College Sports Earn a Penalty 

Change is needed for a system whose costs and values threaten academia.

Morally and financially, big-time college sports are out of control. But this age may be nearing its zenith.

The beauty and the absurdity of college sports has been roundly on display this winter in the Bay Area. Consider Jared Cunningham, a silky smooth point guard from San Leandro High, who is Northern California's highest-rated high school basketball player. Cunningham seemed to be on top of the world in the fall of 2007 when he announced that he had accepted a 2009 scholarship offer to play basketball for the Arizona State Sun Devils. This season, the senior was one of the East Bay's leading scorers, picking up athlete of the week honors, tournament MVP trophies, and ranked the thirteenth-best high school senior point guard in the country by the recruiting service But in November, just days before the official collegiate signing period, Cunningham parted ways with ASU.

Coach Herb Sendek's boosters whispered that his grades were a problem. Cunningham, however, says he carries a 3.3 average and was quoted in the Chronicle as saying that the scholarship offer from ASU had been rescinded. "I never got a good reason," Cunningham said. "I think they just found another guy that they liked more." According to the athlete, at the last minute the coach changed his mind, breaking the promise he had made a year earlier. Happily, Cunningham landed on his feet, turning down an attractive scholarship offer from Cal to sign with President Obama's brother-in-law, Craig Robinson, at Oregon State University.

Speaking of landing on his feet in college sports, former Raiders coach Lane Kiffin, unceremoniously dumped by Al Davis, is now the head football coach at the University of Tennessee, where he earns more than $2,000,000 a year. Not only did he get a sweet deal with the Volunteers, but he got to hire his dad, Monte Kiffin, at $1,200,000 a year, and bring in a slew of other well-paid coaches, including a recruiting coordinator who will make $650,000.

Salaries like these are grotesque, and yet common at large universities (Sendek makes more than $1 million a year, and Cal football coach Jeff Tedford makes $1.5 million). The unwillingness of colleges or the NCAA to honestly face the situation is revolting. However, as with the once-mighty American banking system, big-time college sports might soon implode.

In January, the leadership of the NCAA gave its "state of the game" speech. The organization's leaders are worried, admitting that even though close to 90 percent of all college sports programs lose money, "universities are accelerating their spending on college sports" at a rate more than three times higher than the general university budget.
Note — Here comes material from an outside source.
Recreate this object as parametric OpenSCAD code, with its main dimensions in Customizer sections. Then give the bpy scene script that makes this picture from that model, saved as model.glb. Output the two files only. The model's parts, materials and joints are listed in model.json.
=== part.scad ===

Even when the money for this does not come from student tuition but from outside fat cats, the NCAA conceded that "funds raised for athletics in some instances appear to be coming from those that in the past went to other parts of the university."
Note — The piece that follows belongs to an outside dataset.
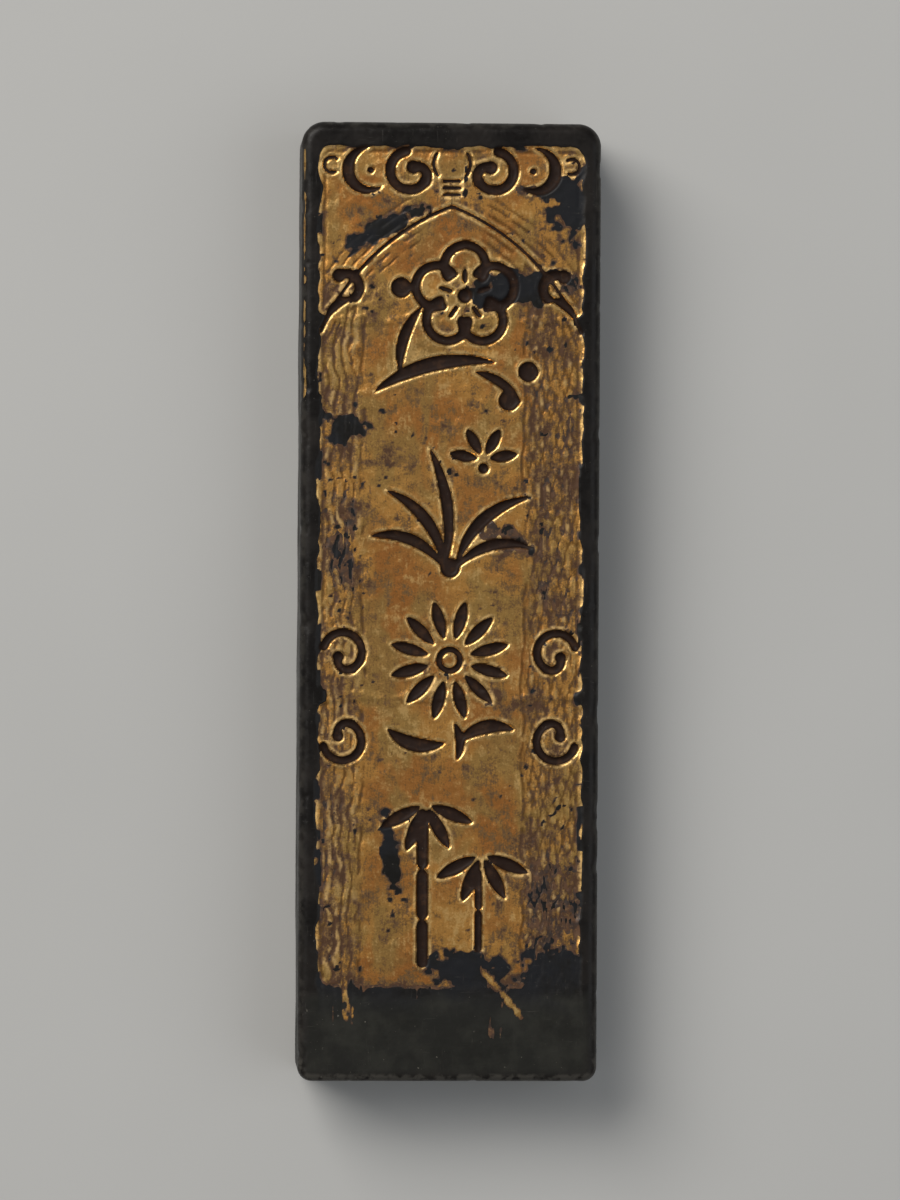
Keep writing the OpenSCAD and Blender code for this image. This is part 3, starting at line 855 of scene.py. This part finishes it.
def gold_material():
    t = Tree("aged_gold")
    gold, lines, lip, warm = t.field("gold"), t.field("lines"), t.field("lip"), t.field("warm")
    tarnish = t.noise(3.4, 4, 0.6, distortion=0.5)
    mottle = t.noise(0.95, 5, 0.68)
    grain = t.noise(0.20, 4, 0.7)
    streak = t.noise(0.34, 4, 0.65, t.stretch((1, 0.16, 1)))
    # The gold's amount, made uneven, takes its colour from brown through olive to full gold.
    amount = gold
    for pattern, weight in ((tarnish, 2.1), (mottle, 1.8), (grain, 1.3), (streak, 1.1)):
        amount = t.maths("ADD", amount, t.maths("MULTIPLY", t.maths("SUBTRACT", pattern, 0.5), weight))
    colour = t.mix(t.span(amount, 0.22, 0.50), GOLD_BROWN, GOLD_OLIVE)
    rich = t.mix(warm, GOLD, GOLD_ORANGE)
    green = t.span(t.noise(4.4, 3, 0.5, t.stretch((1, 0.6, 1)), 0.4), 0.46, 0.60)
    rich = t.mix(t.maths("MULTIPLY", green, 0.75), rich, GOLD_GREEN)
    colour = t.mix(t.span(amount, 0.46, 0.92), colour, rich)
    colour = t.mix(t.maths("MULTIPLY", t.span(amount, 1.0, 1.5), 0.55), colour, GOLD_PALE)
    # Paler lips, partly polish and partly painted highlights; darker brown along the fine lines; and dark
    # specks where the gold is thin.
    lip_glint_and_polish = t.maths("MULTIPLY", lip, t.span(t.noise(0.8, 4), 0.36, 0.56))
    colour = t.mix(t.maths("MULTIPLY", lip_glint_and_polish, 0.85), colour, GOLD_PALE)
    colour = t.mix(t.maths("MULTIPLY", lines, 0.72), colour, GOLD_BROWN)
    speck = t.span(t.noise(0.24, 3, 0.6), 0.36, 0.29)
    speck = t.maths("MULTIPLY", speck, t.span(gold, 1.0, 0.55))
    colour = t.mix(t.maths("MULTIPLY", speck, 0.8), colour, INK_LINE_BROWN)
    # Thin gold is less metallic and duller.
    metal = t.span(amount, 0.30, 0.66, 0.35, 0.95)
    metal = t.maths("MULTIPLY", metal, t.maths("SUBTRACT", 1.0, t.maths("MULTIPLY", speck, 0.8)))
    rough = t.span(amount, 0.25, 0.95, 0.62, 0.36)
    rough = t.maths("ADD", rough, t.maths("MULTIPLY", t.maths("SUBTRACT", grain, 0.5), 0.35))
    rough = t.maths("SUBTRACT", rough, t.maths("MULTIPLY", lip_glint_and_polish, 0.08), clamp=True)
    normal = t.bump(mottle, 0.05, 0.7)
    normal = t.bump(streak, 0.022, 0.7, normal)
    normal = t.bump(grain, 0.014, 0.9, normal)
    return t.finish(Base_Color=colour, Metallic=metal, Roughness=rough, Normal=normal)


def floor_material():
    t = Tree("pale_floor")
    colour = t.mix(t.span(t.noise(60, 3), 0.3, 0.7), FLOOR_DARKER, FLOOR_PALER)
    normal = t.bump(t.noise(0.5, 4), 0.01, 0.25)
    return t.finish(Base_Color=colour, Roughness=0.85, Normal=normal)


# ---------- the pieces ----------
def build_cake(f):
    bare_line = f.y + 1.2 * (fbm2(f.x, f.y, 2.0, 3, 57) - 0.5)
    bare = smooth(-HALF_L + 9.8, -HALF_L + 8.0, bare_line) * smooth(0.2, 1.6, f.inset)
    # Paler front edges, strongest at the ground end: partly wear, partly a painted highlight along the
    # arrises.
    worn_end = smooth(-HALF_L + 3, -HALF_L + 1, f.y)
    rim_wear_and_highlight = smooth(1.2, 0.3, f.inset) * (0.45 + 0.55 * worn_end)
    cake = cake_object(f, {
        "bare": (np.maximum(bare, 0.25 * f.lost), 0.12), "edge": (rim_wear_and_highlight, 0.0),
        "groove": (f.cut, 0.0), "lost": (f.lost, 0.0)})
    cake.data.materials.append(ink_material())
    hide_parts("ink_cake")


def build_size(f):
    keeps = without_crumbs([f.outline, f.off_line, f.gold - SIZE_BARE])
    size = trimmed_shell("stick_size", f, keeps, SIZE_LIFT, SIZE_THICK, {"gold": f.gold})
    size.data.materials.append(size_material())
    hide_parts("gilding_size")


def build_leaf(f, node, keeps, fields, gilt):
    """One piece of gold leaf, named after the CAD node that it stands for."""
    name = node.replace("gilt_", "leaf_")
    leaf = trimmed_shell(name, f, keeps, LEAF_LIFT, LEAF_THICK, fields)
    leaf.data.materials.append(gilt)
    return leaf


def build_panel_leaves(f, gilt):
    # The lip attribute carries the paler lips, edge and ridges: polish and painted highlights.
    fields = {"gold": f.gold, "lines": f.lines, "lip": f.bright, "warm": f.warm}
    for name in f.names:
        if name.startswith("gilt_") and name != "gilt_edge_line":
            keeps = without_crumbs([f.own_share(name), f.outline, f.off_line, f.gold - GOLD_BARE])
            piece = build_leaf(f, name, keeps, fields, gilt)
            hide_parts(name)


def build_edge_thread_and_glint(f, gilt):
    """The thread of gold left on the upper left edge, partly a gold trace and partly a painted highlight
    along the lit arris, as a ragged band around the rounding.
    """
    low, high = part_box("gilt_edge_line")
    ragged = fbm2(f.x, f.y, 1.1, 3, 81)
    around = np.degrees(np.arcsin(f.lean))
    middle = THREAD_ANGLE + 14 * (fbm2(f.x, f.y, 6, 2, 82) - 0.5)
    width = 12 * (0.25 + 0.8 * ragged) * smooth(0.70, 0.46, fbm2(f.x, f.y, 2.8, 3, 83))
    band = width - 1.2 - np.abs(around - middle)
    ends = np.minimum(f.y - low.y / MM + 3 * ragged, high.y / MM - f.y)
    on_left = -HALF_W + 1.5 - f.x
    nothing = 0 * f.gold
    # The thread's pale tone and its constant lip value paint a highlight along the arris.
    fields = {"gold": 0.50 + 0.3 * ragged, "lines": nothing, "lip": nothing + 0.4, "warm": nothing}
    piece = build_leaf(f, "gilt_edge_line", [0.05 * band, ends, on_left], fields, gilt)
    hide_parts("gilt_edge_line")


def build_stick():
    f = read_front()
    add_lines(f)
    add_relief(f)
    add_gold(f)
    build_cake(f)
    build_size(f)
    gilt = gold_material()
    build_panel_leaves(f, gilt)
    build_edge_thread_and_glint(f, gilt)


# ---------- stage ----------
FLOOR_HALF = 1.5
LENS = 180.0
FILL = 0.80              # share of the frame's height that the stick takes
SENSOR = 36.0
OFF_VERTICAL = 3.4       # the camera stands a little to the left of straight above
ROLL = 0.3
SKY = (0.80, 0.82, 0.85)
SKY_STRENGTH = 0.26
# Name, size in metres, power in watts, place in metres and colour. Each light aims at the origin.
LIGHTS = (
    ("key_upper_left", 0.80, 12.5, (-0.62, 0.62, 0.85), (1.0, 0.965, 0.92)),
    ("fill_right", 0.90, 2.2, (0.75, -0.15, 0.9), (0.93, 0.96, 1.0)),
)


def build_floor():
    mesh = bpy.data.meshes.new("floor")
    h = FLOOR_HALF
    mesh.from_pydata([(-h, -h, 0), (h, -h, 0), (h, h, 0), (-h, h, 0)], [], [(0, 1, 2, 3)])
    floor = bpy.data.objects.new("floor", mesh)
    bpy.context.scene.collection.objects.link(floor)
    floor.data.materials.append(floor_material())


def build_lights():
    world = bpy.data.worlds.new("studio")
    world.use_nodes = True
    background = world.node_tree.nodes["Background"]
    background.inputs["Color"].default_value = (*SKY, 1)
    background.inputs["Strength"].default_value = SKY_STRENGTH
    bpy.context.scene.world = world
    for name, size, watts, at, colour in LIGHTS:
        light = bpy.data.lights.new(name, "AREA")
        light.shape = "SQUARE"
        light.size = size
        light.energy = watts
        light.color = colour
        lamp = bpy.data.objects.new(name, light)
        lamp.location = at
        lamp.rotation_euler = (-Vector(at)).to_track_quat("-Z", "Y").to_euler()
        bpy.context.scene.collection.objects.link(lamp)


def build_camera():
    data = bpy.data.cameras.new("camera")
    data.lens = LENS
    data.sensor_width = SENSOR
    data.clip_start, data.clip_end = 0.01, 20
    camera = bpy.data.objects.new("camera", data)
    distance = LENS / SENSOR * (2 * HALF_L * MM / FILL)
    lean = math.radians(OFF_VERTICAL)
    camera.location = (-distance * math.sin(lean), 0, cad_high.z + distance * math.cos(lean))
    camera.rotation_euler = (0, -lean, math.radians(ROLL))
    bpy.context.scene.collection.objects.link(camera)
    bpy.context.scene.camera = camera


build_floor()
build_lights()
build_camera()
build_stick()
bpy.context.scene.view_settings.view_transform = "Standard"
It appears to the NCAA that the only way left to support these ridiculous salaries is to "monetize" the student athletes, all the while claiming to be mindful of "the potential dangers of commercialism gone wild." Since student-athletes are "amateurs," not paid professionals, they cannot accept payment for endorsing or advertising commercial products or services. But this does not mean that the colleges cannot make money off their "game pictures, films, audio or video of student-athletes that make it appear to a reasonable person that a student-athlete is endorsing a specific commercial product," a concern the NCAA claims it opposes and is monitoring. The NCAA must secretly know that the nonprofessional status of college sports is a charade and that it will face scrutiny if athletes are seen as "crass" advertisers. That would be "exploitation," the NCAA warns, and, horrors, we cannot have this.
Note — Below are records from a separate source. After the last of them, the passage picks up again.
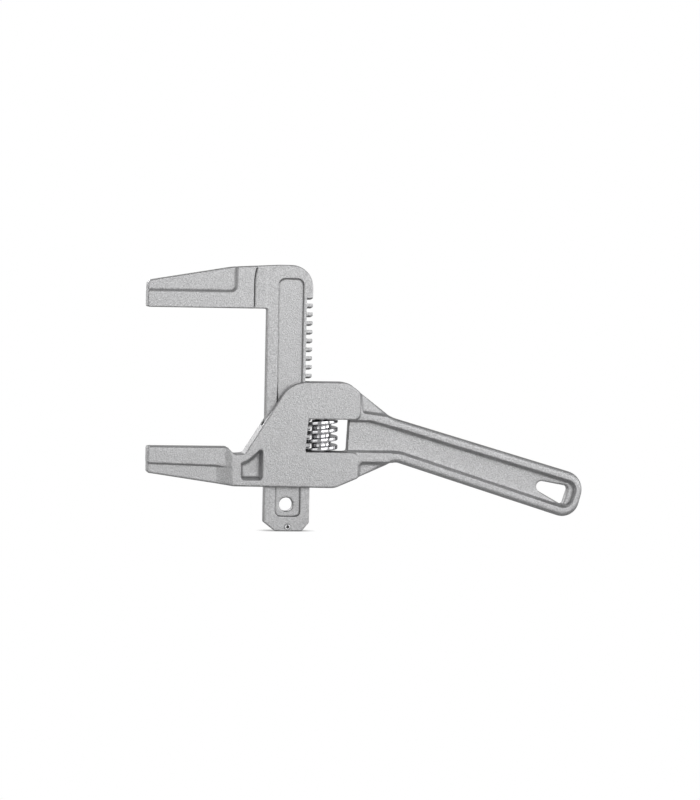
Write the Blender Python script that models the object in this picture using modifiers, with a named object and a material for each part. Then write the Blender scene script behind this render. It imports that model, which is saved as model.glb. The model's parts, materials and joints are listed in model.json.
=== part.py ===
"""Adjustable wide-opening wrench, modelled in metres with +Z up.

The tool stands in the XZ plane: +Z is the way the jaws open, +X runs along the handle, and Y is
the thickness. The origin is the middle of the fixed jaw's gripping face, on the tool's mid-plane.
A die-cast body carries the fixed jaw and the handle. An L-shaped sliding jaw runs in a channel
through the head, and a worm on a vertical axle drives the rack along its beam.
"""
import math

import bmesh
import bpy
from mathutils import Matrix, Vector

MM = 0.001

# Fit and mechanism
GAP = 0.3 * MM                 # clearance between pieces that touch
OPENING = 75.8 * MM            # distance between the gripping faces as modelled
PITCH = 4.8 * MM               # rack pitch and worm lead
MESH_HEIGHT = 3.15 * MM        # height of one worm ridge where it sits in the rack

# Thicknesses, all centred on the mid-plane
HEAD_THICK = 17.0 * MM
JAW_THICK = 15.0 * MM
JAW_RECESS_THICK = 12.4 * MM
HANDLE_THICK = 14.6 * MM
GUSSET_THICK = 9.2 * MM
WEB_THICK = 8.0 * MM
BEAM_THICK = 9.0 * MM
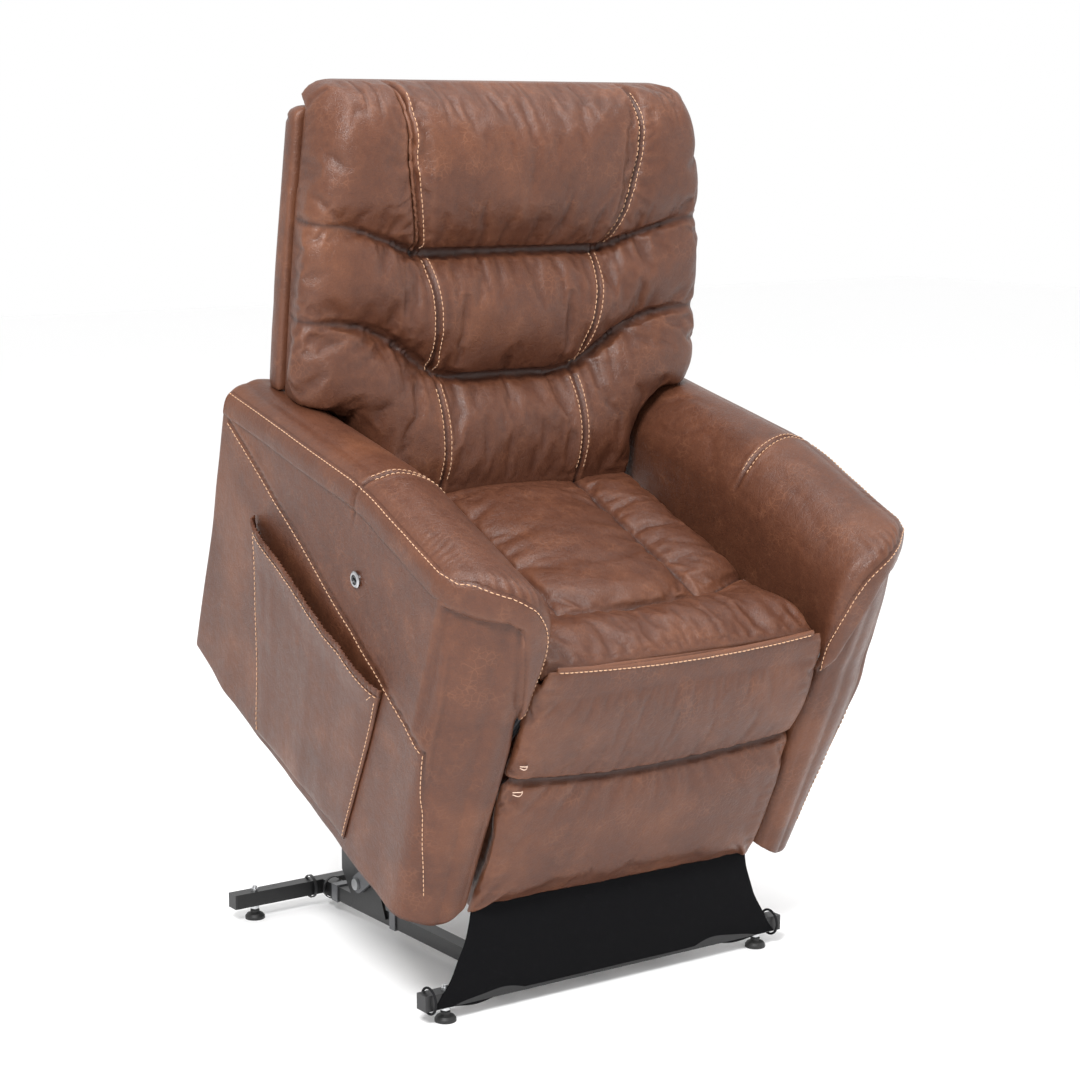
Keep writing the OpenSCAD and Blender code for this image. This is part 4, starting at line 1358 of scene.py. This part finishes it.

What's truly exploitative is the relationship of college athletes to coaches and administrators. The athletes provide the surplus value that allows these leaders to line their pockets.

My favorite line in the NCAA's January address is the assertion that athletics and these salaries allow colleges "to find a proper balance that helps financially support as many participation opportunities as possible without swamping the principle of amateurism." Ask the young men who used to be able to get college scholarships in now-shuttered wrestling or swimming programs about this. College administrators fought equal rights for women in college sports as long as they could. When forced to balance numbers of male and female athletes, they eliminated smaller men's sports in order to keep big-time football and basketball. Concern for having "as many participation opportunities as possible" is simply not true.

I enjoy college sports. I still remember my thrill in 1964 when the Arkansas Razorbacks won the national football title and in 1994 when they won the basketball title. My son chose to go to Syracuse University because he wanted to be at a school with a major sports program, and he got to see his team win the NCAA basketball championship. Yet the best of college athletics can be retained without siphoning funds once earmarked for education to the arms race of coaches' salaries and sports facilities.

Fortunately for common sense, and for college finances in general, the whack-a-mole process that is running through the landscape today is sure to smack the protruding head of the extravagance of college sports and the greedy coaches and administrators who inhabit it. The current age cannot support the profligacy of the current financial structure. And the moral underpinnings in the relationship of coaches and colleges to these young athletes cannot stand the scrutiny that our present age of responsibility is likely to cast upon it.

We are likely to soon see implosions in large programs. It cannot happen too soon.